(Work to be completed): Every line below that mentions the word "names" should be copied out.

☆ ☆ ☆ ☆

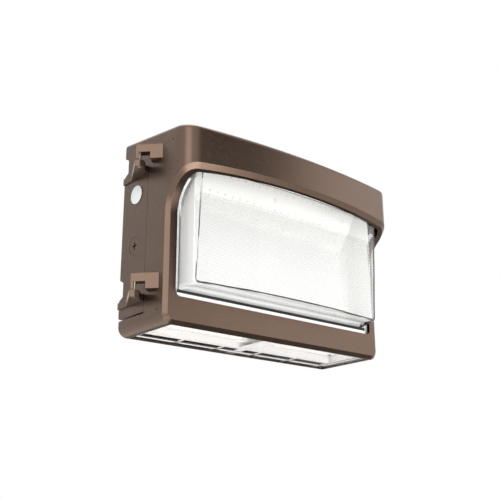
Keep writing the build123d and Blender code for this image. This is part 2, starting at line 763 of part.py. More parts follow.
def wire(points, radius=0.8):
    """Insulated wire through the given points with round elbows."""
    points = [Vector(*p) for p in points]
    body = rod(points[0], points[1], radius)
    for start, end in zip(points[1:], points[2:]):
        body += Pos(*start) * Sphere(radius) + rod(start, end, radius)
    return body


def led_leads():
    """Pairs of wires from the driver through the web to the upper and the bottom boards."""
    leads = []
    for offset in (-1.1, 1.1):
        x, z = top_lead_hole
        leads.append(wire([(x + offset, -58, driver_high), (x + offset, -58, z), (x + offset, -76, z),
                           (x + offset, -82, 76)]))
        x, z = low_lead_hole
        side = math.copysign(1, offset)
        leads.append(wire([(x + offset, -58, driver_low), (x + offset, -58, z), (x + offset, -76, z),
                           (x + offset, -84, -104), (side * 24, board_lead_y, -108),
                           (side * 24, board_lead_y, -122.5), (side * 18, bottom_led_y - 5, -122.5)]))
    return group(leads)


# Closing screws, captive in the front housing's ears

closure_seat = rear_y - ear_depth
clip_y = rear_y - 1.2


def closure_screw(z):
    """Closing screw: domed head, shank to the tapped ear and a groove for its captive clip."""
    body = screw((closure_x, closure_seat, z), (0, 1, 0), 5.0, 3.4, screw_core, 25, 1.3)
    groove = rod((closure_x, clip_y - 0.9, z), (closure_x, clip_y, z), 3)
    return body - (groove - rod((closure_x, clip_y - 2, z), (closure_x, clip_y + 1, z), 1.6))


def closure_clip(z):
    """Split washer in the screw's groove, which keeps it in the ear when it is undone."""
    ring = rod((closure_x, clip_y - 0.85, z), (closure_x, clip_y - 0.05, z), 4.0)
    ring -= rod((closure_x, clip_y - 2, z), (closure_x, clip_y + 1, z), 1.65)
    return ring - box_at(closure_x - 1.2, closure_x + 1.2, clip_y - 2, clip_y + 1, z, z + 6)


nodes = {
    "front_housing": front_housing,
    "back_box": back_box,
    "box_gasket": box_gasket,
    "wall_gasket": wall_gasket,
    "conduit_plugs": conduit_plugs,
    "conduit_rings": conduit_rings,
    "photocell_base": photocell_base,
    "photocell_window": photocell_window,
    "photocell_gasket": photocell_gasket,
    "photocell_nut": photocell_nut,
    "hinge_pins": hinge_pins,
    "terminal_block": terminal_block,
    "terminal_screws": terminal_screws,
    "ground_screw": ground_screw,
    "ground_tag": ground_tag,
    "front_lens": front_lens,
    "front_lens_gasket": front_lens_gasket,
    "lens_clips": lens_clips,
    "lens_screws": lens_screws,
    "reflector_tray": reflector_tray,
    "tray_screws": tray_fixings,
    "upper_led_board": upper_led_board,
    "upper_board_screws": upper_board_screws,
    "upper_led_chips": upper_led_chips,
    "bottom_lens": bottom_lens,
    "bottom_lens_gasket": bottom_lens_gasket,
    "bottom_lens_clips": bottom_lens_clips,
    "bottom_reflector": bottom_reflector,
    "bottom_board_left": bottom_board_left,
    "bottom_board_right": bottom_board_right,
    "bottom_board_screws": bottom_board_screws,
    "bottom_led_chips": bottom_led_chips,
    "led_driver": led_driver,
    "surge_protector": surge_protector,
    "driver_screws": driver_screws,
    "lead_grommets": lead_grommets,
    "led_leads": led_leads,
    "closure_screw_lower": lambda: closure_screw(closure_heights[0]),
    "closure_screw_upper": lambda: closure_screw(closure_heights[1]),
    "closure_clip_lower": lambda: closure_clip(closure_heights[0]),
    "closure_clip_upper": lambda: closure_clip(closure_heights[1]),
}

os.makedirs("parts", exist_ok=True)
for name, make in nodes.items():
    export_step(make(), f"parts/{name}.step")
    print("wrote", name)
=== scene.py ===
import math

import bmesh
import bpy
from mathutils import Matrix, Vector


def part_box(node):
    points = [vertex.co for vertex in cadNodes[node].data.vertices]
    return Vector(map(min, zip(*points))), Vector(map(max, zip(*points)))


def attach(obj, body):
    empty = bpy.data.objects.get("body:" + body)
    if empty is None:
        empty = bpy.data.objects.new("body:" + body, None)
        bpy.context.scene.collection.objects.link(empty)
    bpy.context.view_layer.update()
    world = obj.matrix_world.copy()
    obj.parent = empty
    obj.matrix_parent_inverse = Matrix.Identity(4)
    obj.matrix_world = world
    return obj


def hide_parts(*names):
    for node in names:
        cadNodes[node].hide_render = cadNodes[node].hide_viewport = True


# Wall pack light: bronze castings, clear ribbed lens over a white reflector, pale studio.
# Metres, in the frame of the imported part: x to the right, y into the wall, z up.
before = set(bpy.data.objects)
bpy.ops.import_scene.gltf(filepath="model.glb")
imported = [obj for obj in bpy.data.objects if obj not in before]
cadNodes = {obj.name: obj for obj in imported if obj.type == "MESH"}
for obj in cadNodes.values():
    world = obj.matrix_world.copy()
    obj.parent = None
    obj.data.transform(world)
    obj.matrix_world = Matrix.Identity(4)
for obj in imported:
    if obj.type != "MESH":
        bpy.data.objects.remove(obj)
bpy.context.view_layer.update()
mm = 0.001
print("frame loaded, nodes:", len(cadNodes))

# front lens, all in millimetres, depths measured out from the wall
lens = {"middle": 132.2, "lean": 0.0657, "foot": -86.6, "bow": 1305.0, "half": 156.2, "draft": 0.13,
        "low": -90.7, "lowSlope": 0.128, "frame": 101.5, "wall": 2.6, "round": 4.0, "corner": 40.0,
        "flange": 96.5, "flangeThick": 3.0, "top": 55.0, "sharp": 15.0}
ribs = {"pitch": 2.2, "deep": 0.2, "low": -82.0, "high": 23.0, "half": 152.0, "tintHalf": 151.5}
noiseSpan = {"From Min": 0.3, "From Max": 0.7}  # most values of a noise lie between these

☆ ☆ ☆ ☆

(Solution to this task):
def hide_parts(*names):
    for node in names:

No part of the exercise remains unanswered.